Which brings us to the point of experience in the gallery. How does a small gallery in Ahmedabad, in an old house, allow you to experience pieces that are totally out of context to the reality of the rest of the museum? The answer lies in the homework done by those who have put together this space and the bronzes in them. Besides photographs allowing you to visualise the context these bronzes were used in, there are shlokas and Tevaram on tape to add to the auditory experience of imagination and in some cases, memory. This is clearly the sign of being able to enjoy the pieces much more than viewing them behind glass cases in many of our museums. Chariot textiles from the South, deepams and subsidiary objects all add to the experience of the imagined - rasa is invoked, conceived and experienced. This ability is rarely achieved in any other Indian Museum and credit must go to the team at the Sarabhai Foundation for having achieved this.
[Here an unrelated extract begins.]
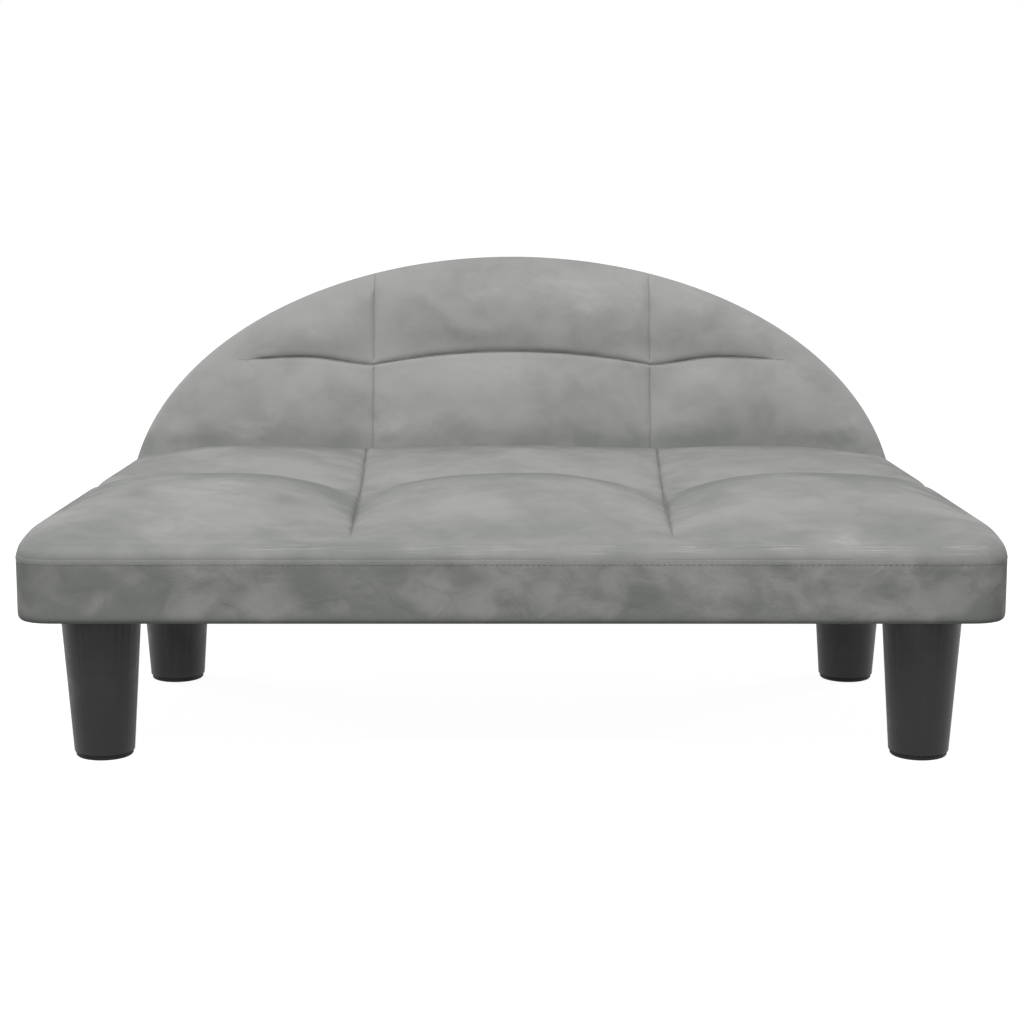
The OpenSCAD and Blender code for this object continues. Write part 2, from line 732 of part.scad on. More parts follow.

As B. N. Goswamy says in his note on a photo essay by Dashrath Patel on experiencing the museum "The museum sets out to do something else, it taps into a rich Indian vein and embodies ways of seeing and of establishing relationship, that are most appropriately rooted in the culture from which the objects it houses come." Returning outside to a cloud filled sky, these are exactly the thoughts in my mind.
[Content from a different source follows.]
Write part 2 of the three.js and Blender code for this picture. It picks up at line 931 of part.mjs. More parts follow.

It is remarkable that the bronze image makers or shilpis were, in some intuitive way, able to create imagery from the essential strong form of the line of the these bronzes, that has stayed with us to cherish over a thousand years. To appreciate the essence of these pieces, there does need to be reference to context of myth and ritual and yet they transcend that when in museums they achieve that rare synaesthesia of becoming world art. Somewhere in the mind's eye of the shilpi and in the workings of their sastras, line evolved to the concretisation of these bronzes which give us till today a permanent neuro aesthetic experience not just for Indians with the rasa to appreciate, but for all humanity at large.

Peacocks call out to their mates. The clouds have turned dark. I leave in a thunder burst.